26 Waifer Avenue, Neasden, in North West London is the home of the Hunter family. 26 a is the loft where the identical twin-children and soul mate, Georgia and Bessi Hunter live and chose to barricade themselves from the outside world. They created their own haven where nobody was allowed in without knocking and where they could discuss important matters without interference.

They managed to secure their den from the oppressive atmosphere down below, in the house, with their homesick, melancholic, Nigerian mother, Ida, who discourses with “spirits” and their depressed, English, alcoholic father, Aubrey, who hasn’t learned “how to master his demons” and who turns from Dr Jekyll into Mr Hyde, when he is drunk. Their elder sister Bel nurtured them and their younger sister, Kemy, was eager to become part of their secluded world as their third twin.

They built a childhood universe of make believe, where they felt they could fulfil their innocent dreams. Unfortunately, reality caught up with them as they became adults. They had to learn to break the unbreakable bond, their dependent magical relationship and grow apart by accepting that the “twoness” becomes a “oneness”.

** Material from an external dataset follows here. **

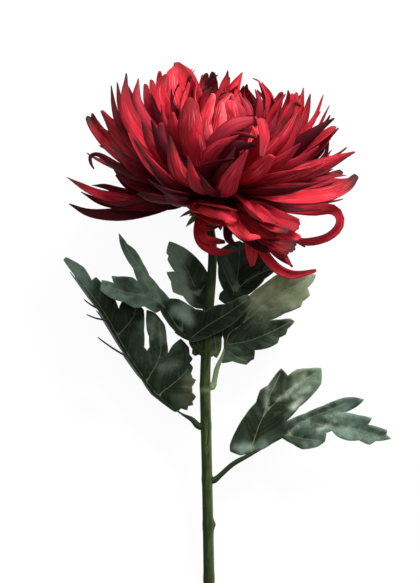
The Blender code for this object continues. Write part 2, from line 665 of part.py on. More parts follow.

A nostalgic, moving, bittersweet tale about searching for personal as well as cultural identity, skillfully written with a great deal of feeling and sensitivity. The poignantly dark, supernatural ending to the story creates a link to the emotionally two petrified furies of the beginning of the novel and contrast with the humoristic narration in between.

In the Observer issue of 6th February 2005, Diana Evans wrote under “My other half”, “A personal essay on twinness”, how after the suicide of her twin sister Paula, Diana felt her sister’s presence haunting her everywhere she went, even in her dreams. She was even speaking at times like her sister with the same voice, finding herself laughing the same way, which made her feel spooky.

Diana Evans felt that she was now living her life for two persons, her twin sister has always been part of her and remains very much so, even after her death. She went on to say that being a twin does not end when one of you disappears, “because there is never really only one of you. Once a twin, always a twin”.

If you enjoyed reading this article or found it useful, please consider donating the cost of a cup of coffee to help maintain the site...
Author:
• Saturday, December 12th, 2009

Victoria Hislop was born in Bromley Kent in England in 1959 but grew up some miles away, in Tonbridge. She read English at St Hilda’s College, Oxford, then worked first in book publishing, followed by advertising and public relations. After becoming a mother in 1990, she became a free-lance journalist, writing for the Daily Telegraph, the Sunday Telegraph, The Mail on Sunday and High Life, before becoming an author. She currently lives in Sissinghurst, Kent, with her husband and two children.

Victoria Hislop has written two novels to date :
The Island published in April 2006 became a best seller in the UK, has won some awards and was translated into a dozen languages.
The Return published in April 2009

Victoria Hislop said that what inspires her most for writing her novels is visiting foreign cities and imagining her story in unfamiliar surroundings.

The Island is a four generation family saga set mainly in the seaside small fishing village of Plaka in Crete and Spinalonga, the small leper colony and tiny island facing it, going back to the nineteen thirties.

The novel begins in London with Alexis Fielding, a half English, half Greek, young lady who decides to travel to Greece and asks her mother, Sofia, if she can visit Plaka, her mother’s homeland, while visiting Greece.

Alexis would like to unveil a hidden family secret that she suspects that her mother has buried all these years from the family. After having her mother’s approval,combined with a letter her mother wrote to her old friend Fotini, Alexis goes on her “secret hunting expedition” in order to unearth the mysterious and devastating past of the Petrakis, her mother’s family, which Fotini unravels in a flash-back throughout the novel. Taking a few days which will seem like an eternity for Alexis.

The reader is taken back to the nineteen thirties, to learn about the suffering of the isolated lepers on Spinalonga, the small Greek island opposite Plaka. The story deals with grief, despair and deceit, but also, love, hope, loyalty, courage and redemption.

A well documented, engaging and richly imagined plot depicting the dignity and the delicate essence of human sufferings through prejudices and betrayals, despite the one dimensional description of the characters: the always good obedient Maria, the ambitious and persistently bad Anna, the ideal wife and teacher Eleni, not forgetting the bland Dr Kyritsis. None of the characters evolve during the whole tale.

An interesting story and a good read despite the rushed ending.